I mean that’s about 100 times better than Windows’ default of running an installer that isn’t easily reversible.
On Linux I don’t drag icons nor download random shit from my web browser, there’s a software center (which I control), and I click install, and then the software is there.
Yes, software that is in a package manager is similarly easy on a Mac. There’s an app store, which can be used to install the dependencies for homebrew (which is a good package manager for most of the stuff that Linux package managers maintain, including building stuff from source). Going outside of a package manager is relatively easy (but needs to be enabled, as the defaults basically discourage users from installing software not verified by Apple), but that method of software installation still beats running .exe/.msi installers downloaded from the internet, beats running random shell scripts, probably beats downloading docker containers and flatpaks, and is not that far removed from installing from the AUR or something like pip/conda: you still need to know what you’re doing, and you have to trust the source/maintainer. None of that is unique to any operating system, except those that simply don’t allow you to install software not reviewed/approved by the manufacturer (Apple mobile devices, Android devices by default).

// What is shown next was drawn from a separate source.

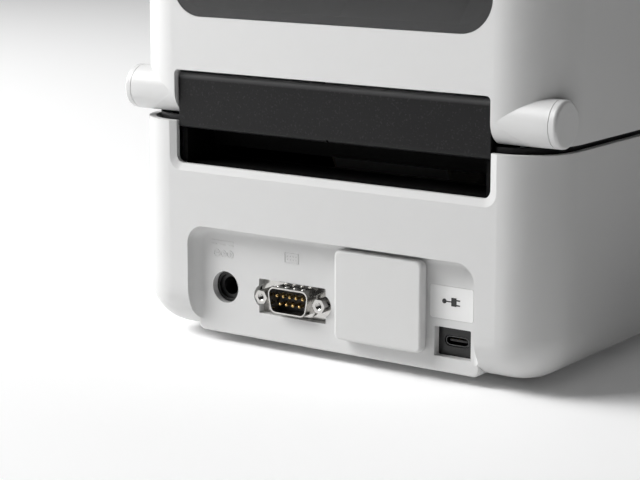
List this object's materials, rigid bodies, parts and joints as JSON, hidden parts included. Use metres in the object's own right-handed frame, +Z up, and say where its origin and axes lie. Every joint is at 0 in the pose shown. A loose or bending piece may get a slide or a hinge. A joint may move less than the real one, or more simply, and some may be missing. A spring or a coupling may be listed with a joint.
{
  "type": "thermal label printer",
  "caption": "Desktop thermal label printer: hinged clamshell cover with smoked roll window, rear fan-fold slot and connector bay, driven platen, sprung print head, sliding roll guides.",
  "frame": {"origin": "on the table, under the middle of the body", "axes": "+X the user's right, -Y the front with the label exit, +Y the rear with the connectors, +Z up"},
  "size_m": [0.1772, 0.224, 0.155],
  "materials": {
    "case_white": "fine moulded texture, satin",
    "cover_white": "fine moulded texture, satin",
    "blank_white": "fine moulded texture, satin",
    "chassis_black": "moulded, satin",
    "panel_black": "coarse spark texture",
    "window_smoke": "polished, smoked",
    "rubber_black": "matte",
    "platen_rubber": "ground smooth",
    "screw_steel": "zinc plated",
    "bright_steel": "ground",
    "nickel_shell": "nickel plated, satin",
    "gold_contact": "gold plated",
    "connector_black": "moulded",
    "label_vinyl": "printed film",
    "board_green": "solder mask",
    "chip_black": "epoxy, matte",
    "capacitor_can": "satin",
    "socket_cream": "moulded",
    "gear_white": "acetal",
    "motor_steel": "zinc plated",
    "control_gloss": "polished",
    "button_grey": "satin",
    "lamp_green": "diffusing",
    "label_paper": "smooth",
    "core_card": "plain",
    "guide_grey": "satin",
    "sensor_black": "moulded",
    "head_aluminium": "die cast, plain",
    "head_ceramic": "glazed",
    "spring_steel": "drawn"
  },
  "bodies": {
    "base": {"lower_case": "case_white", "bottom_plate": "chassis_black", "rubber_feet": "rubber_black", "case_screws": "screw_steel", "roll_chassis": "chassis_black", "slot_panel": "panel_black", "media_channel": "panel_black", "hinge_pins": "bright_steel", "power_jack": "connector_black", "power_jack_pin": "nickel_shell", "serial_shell": "nickel_shell", "serial_insert": "connector_black", "serial_pins": "gold_contact", "serial_jackscrews": "nickel_shell", "interface_blank": "blank_white", "usb_bezel": "connector_black", "usb_shell": "nickel_shell", "usb_tongue": "connector_black", "port_label": "label_vinyl", "main_board": "board_green", "board_chips": "chip_black", "board_capacitors": "capacitor_can", "board_sockets": "socket_cream", "platen_bushes": "gear_white", "idler_stud": "bright_steel", "stepper_motor": "motor_steel", "exit_trim": "chassis_black", "tear_bar": "bright_steel", "control_plate": "control_gloss", "status_lamps": "lamp_green", "key_board": "board_green", "key_switches": "chip_black", "sensor_rail": "bright_steel"},
    "platen": {"platen_shaft": "bright_steel", "platen_rubber": "platen_rubber", "platen_gear": "gear_white"},
    "idler": {"idler_gear": "gear_white"},
    "motor_rotor": {"motor_shaft": "bright_steel", "motor_pinion": "gold_contact"},
    "power_button": {"power_button": "button_grey"},
    "feed_button": {"feed_button": "button_grey"},
    "mode_button": {"mode_button": "button_grey"},
    "media_roll": {"label_roll": "label_paper", "roll_core": "core_card"},
    "left_guide": {"left_guide": "guide_grey"},
    "right_guide": {"right_guide": "guide_grey"},
    "guide_pinion": {"guide_pinion": "gear_white"},
    "media_sensor": {"media_sensor": "sensor_black"},
    "latch": {"latch_shaft": "bright_steel", "latch_hooks": "bright_steel", "latch_levers": "button_grey"},
    "cover": {"cover_shell": "cover_white", "barrel_caps": "cover_white", "cover_window": "window_smoke", "catch_pins": "bright_steel", "head_carrier": "chassis_black", "head_screws": "screw_steel", "head_springs": "spring_steel"},
    "print_head": {"head_sink": "head_aluminium", "head_ceramic": "head_ceramic"}
  },
  "joints": [
    {"name": "cover_hinge", "type": "hinge", "parent": "base", "child": "cover", "pos_m": [0, 0.104, 0.0903], "axis": [-1, 0, 0], "range_deg": [0, 95]},
    {"name": "head_float", "type": "slide", "parent": "cover", "child": "print_head", "axis": [0, 0, 1], "range_m": [0, 0.0012], "stiffness_N_per_m": 2000, "deforming": ["head_springs"]},
    {"name": "platen_spin", "type": "hinge", "parent": "base", "child": "platen", "pos_m": [0, -0.092, 0.073], "axis": [1, 0, 0], "continuous": true},
    {"name": "idler_spin", "type": "hinge", "parent": "base", "child": "idler", "pos_m": [0.0632, -0.08238, 0.06149], "axis": [1, 0, 0], "continuous": true},
    {"name": "motor_spin", "type": "hinge", "parent": "base", "child": "motor_rotor", "pos_m": [0.0687, -0.064, 0.048], "axis": [1, 0, 0], "continuous": true},
    {"name": "power_press", "type": "slide", "parent": "base", "child": "power_button", "axis": [0, 1, 0], "range_m": [0, 0.0008], "stiffness_N_per_m": 300},
    {"name": "feed_press", "type": "slide", "parent": "base", "child": "feed_button", "axis": [0, 1, 0], "range_m": [0, 0.0008], "stiffness_N_per_m": 300},
    {"name": "mode_press", "type": "slide", "parent": "base", "child": "mode_button", "axis": [0, 1, 0], "range_m": [0, 0.0008], "stiffness_N_per_m": 300},
    {"name": "roll_spin", "type": "hinge", "parent": "base", "child": "media_roll", "pos_m": [0, 0.026, 0.086], "axis": [1, 0, 0], "continuous": true},
    {"name": "right_guide_slide", "type": "slide", "parent": "base", "child": "right_guide", "axis": [1, 0, 0], "range_m": [0, 0.03]},
    {"name": "left_guide_slide", "type": "slide", "parent": "base", "child": "left_guide", "axis": [-1, 0, 0], "range_m": [0, 0.03]},
    {"name": "guide_pinion_spin", "type": "hinge", "parent": "base", "child": "guide_pinion", "pos_m": [0, 0.026, 0.0124], "axis": [0, 0, 1], "range_deg": [-360, 0]},
    {"name": "sensor_slide", "type": "slide", "parent": "base", "child": "media_sensor", "axis": [1, 0, 0], "range_m": [-0.045, 0.045]},
    {"name": "latch_turn", "type": "hinge", "parent": "base", "child": "latch", "pos_m": [0, -0.05, 0.072], "axis": [1, 0, 0], "range_deg": [-16, 0]}
  ],
  "couplings": [
    {"joint": "idler_spin", "follows": "platen_spin", "ratio": -1.5},
    {"joint": "motor_spin", "follows": "platen_spin", "ratio": 5.625},
    {"joint": "left_guide_slide", "follows": "right_guide_slide", "ratio": 1},
    {"joint": "guide_pinion_spin", "follows": "right_guide_slide", "rad_per_m": -208.33}
  ]
}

You often install binaries in Linux by moving them to a directory you can call them from. Which is the same thing MacOs has you do graphically. You can do it on command line as well.
Using a Mac is much the same as Linux. Mac OS is unix and Linux is a copy of unix systems. Your just used to the windows ways that aren’t that good to start with.
Nope, I install them by choosing by package and typing using the proper cli command or clicking install
That’s fair, I think Mac’s extremely opinionated design that be grating at times. Also, heaven help you if you want to do something non-standard on a Mac, the system fights you every step of the way.
There isn’t much you can’t do on Mac if you use the terminal, much like Linux. It’s much better than the convoluted mess that windows settings is.
True, although you could say the same about Windows PowerShell
Not to the same extent, stuff keeps changing back.